## Exercise requirements
Quote the listing below in its entirety.

▬▬▬▬▬▬▬▬▬▬

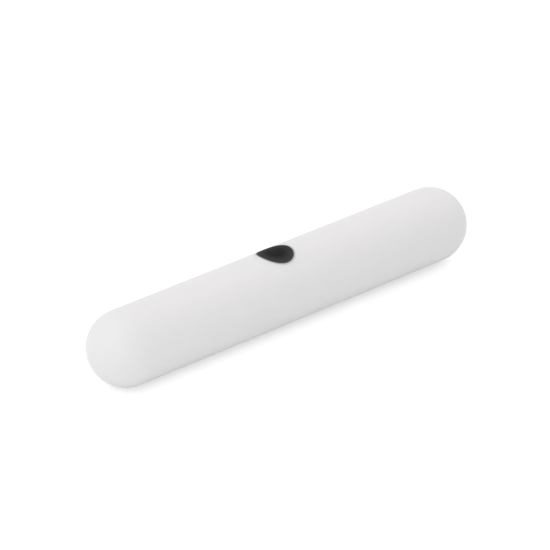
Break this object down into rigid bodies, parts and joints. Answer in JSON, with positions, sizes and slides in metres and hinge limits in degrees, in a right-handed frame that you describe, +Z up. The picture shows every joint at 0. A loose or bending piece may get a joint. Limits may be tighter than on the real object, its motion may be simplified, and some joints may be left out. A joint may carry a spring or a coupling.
{
  "type": "magnetic stir bar",
  "caption": "Magnetic stir bar: a smooth white PTFE rod with hemispherical ends, moulded round a sealed rod magnet, with a round black dot set flush in its side.",
  "frame": {"origin": "the middle of the bar: on its axis, halfway between the two round tips", "axes": "+X along the bar, so the magnet's poles face +X and -X; +Z up through the black dot, which sits 0.9 mm from the middle towards -X; Y across the bar"},
  "size_m": [0.05, 0.008, 0.008],
  "materials": {
    "white_ptfe": "white moulded PTFE, slightly translucent, with a satin, waxy surface",
    "black_ptfe": "near-black filled PTFE, matt, a little paler towards its rim",
    "magnet_alloy": "bare grey magnet alloy, ground round its side, hidden inside the jacket"
  },
  "bodies": {
    "root": {"ptfe_jacket": "white_ptfe", "magnet_core": "magnet_alloy", "marker_dot": "black_ptfe"}
  },
  "joints": []
}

▬▬▬▬▬▬▬▬▬▬

## Answer for this exercise
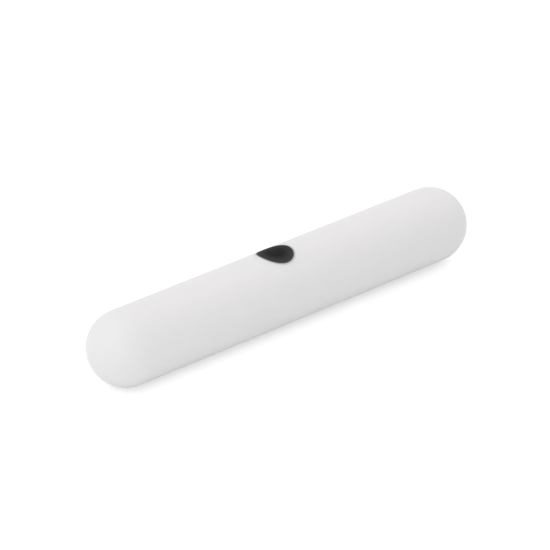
Break this object down into rigid bodies, parts and joints. Answer in JSON, with positions, sizes and slides in metres and hinge limits in degrees, in a right-handed frame that you describe, +Z up. The picture shows every joint at 0. A loose or bending piece may get a joint. Limits may be tighter than on the real object, its motion may be simplified, and some joints may be left out. A joint may carry a spring or a coupling.
{
  "type": "magnetic stir bar",
  "caption": "Magnetic stir bar: a smooth white PTFE rod with hemispherical ends, moulded round a sealed rod magnet, with a round black dot set flush in its side.",
  "frame": {"origin": "the middle of the bar: on its axis, halfway between the two round tips", "axes": "+X along the bar, so the magnet's poles face +X and -X; +Z up through the black dot, which sits 0.9 mm from the middle towards -X; Y across the bar"},
  "size_m": [0.05, 0.008, 0.008],
  "materials": {
    "white_ptfe": "white moulded PTFE, slightly translucent, with a satin, waxy surface",
    "black_ptfe": "near-black filled PTFE, matt, a little paler towards its rim",
    "magnet_alloy": "bare grey magnet alloy, ground round its side, hidden inside the jacket"
  },
  "bodies": {
    "root": {"ptfe_jacket": "white_ptfe", "magnet_core": "magnet_alloy", "marker_dot": "black_ptfe"}
  },
  "joints": []
}